There’s a reason my ally main is a void elf to be honest - I think it’s one of the coolest and most unexpected things blizz has done in a while. Add to that the story development and the fact we can convincingly RP them as High Elves next expansion and void elves are a bit of a win win
Are you arguing ICly that nightborne suck or OOCly? Because OOCly sure, I’ve kinda accepted their involvement with the Horde is really strange and forced. But aside from that? It’s the flaws of a flawed people that are entirely understandable.
With the Burning Legion at your footstep, bearing down on your civilization, threatening to eradicate your entire species, would you want to keep up the fight?

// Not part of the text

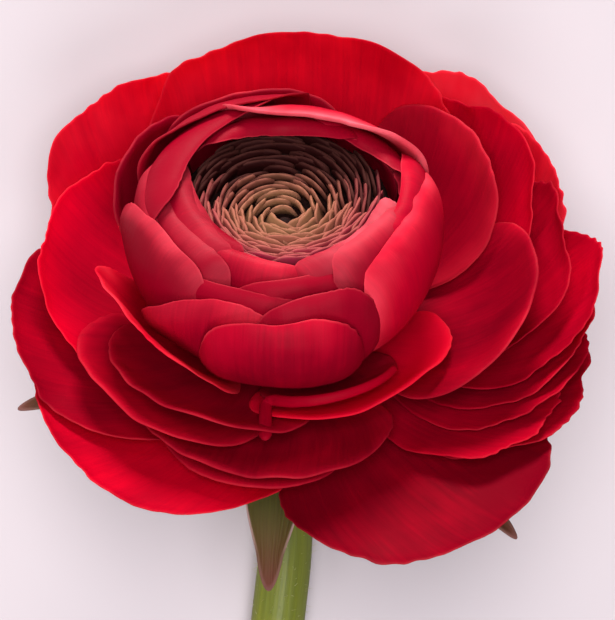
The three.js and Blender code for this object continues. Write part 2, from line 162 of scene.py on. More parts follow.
# The folded rim of cup_petal_front_3: from where to where round the petal's rim it runs (degrees
# from the tip), how far its end then hangs down, and its half width at the start and the end.
FOLD_FROM, FOLD_TO = 50, -65
FOLD_HANG = (0.0, -8.5, 0.5)
FOLD_HALF_WIDTHS = (0.5, 1.0)
FOLD_POINTS = 10               # points of the petal's rim that it follows
FOLD_SMOOTHING = 0.06          # share of its length over which its corners are smoothed

PETAL_CORNER = 0.08            # how square a petal's tip is
CLAW_WIDTH = 0.14              # a petal's width at its claw, as a share of its full width
CLAW_START = 0.8               # where its claw starts on the layer
WIDEST_AT = 0.72               # where it is widest, as a share of its length

# Each sepal: azimuth, length, half width, and how far its tip droops.
SEPALS = {
    "sepal_front": (266, 25.0, 5.2, 13.0),
    "sepal_right": (316, 35.5, 4.0, 6.0),
    "sepal_back_right": (48, 24.0, 4.5, 0.0),
    "sepal_back_left": (122, 24.0, 4.5, 0.0),
    "sepal_left": (197, 30.5, 4.0, 3.0),
}
SEPAL_LAYER = 11.9

# The stem runs straight down from the head, bends until it lies level and swings aside between
# two distances, to a slope. Then its radius at distances down its centre line.
STEM_STRAIGHT = 4.12
STEM_BEND_RADIUS = 47.0
STEM_LENGTH = 124.0
STEM_SWING = (27.0, 36.0, 0.118)
STEM_DISTANCES = [-7.9, -7.7, -6.9, -5.5, -3.0, -0.5, 2.2, 3.6, 5.4, 7.6, 10.4]
STEM_RADII = [0.0, 1.5, 2.5, 3.3, 4.4, 5.4, 6.2, 5.9, 4.6, 3.9, 3.6]
CUT_SLANT = 0.35
STEM_CUTS = 150                # rings of vertices between the stem's ends
HAIR_RADIUS = 0.05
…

There is no global defense or resistance in sight. You’re only a few miles away from the heart of the Legion invasion and entirely alone. They were scared.
Elisande even looked through the timelines and found that odds were, the only way their people survived was siding with the Legion. And, from a meta perspective, I think it was the right call. They would have been obliterated before any help arrived. It wouldn’t have changed anything if they’d resisted, just gotten them all killed.
One could argue they should have all resisted in subtle ways. Say they’re working with the Legion, then work with the Kirin Tor in background channels. But in a way, a lot of the populace did just that. The rest were afraid. Not everyone is a brave, battle-hardened paragon of virtue ready to die opposing an enemy. Just people who want to live.
Now, if we’re arguing ICly the nightborne suck because they’re cowards, have at it. Altielle basically epitomizes this. She lets her fears dominate decisions all the time. It’s not noble nor a good thing, but I think it’s realistic.
Just coming back to point out, Blizzard ought to do more ridiculous and unprompted asspulls jammed into the story. Because not only are the Void Elves actually really neat (and brings the Blood Elf back into the Thalassian Elf story), but the Pandaren turned out to be the highlight of the post-Wrath era of WarCraft.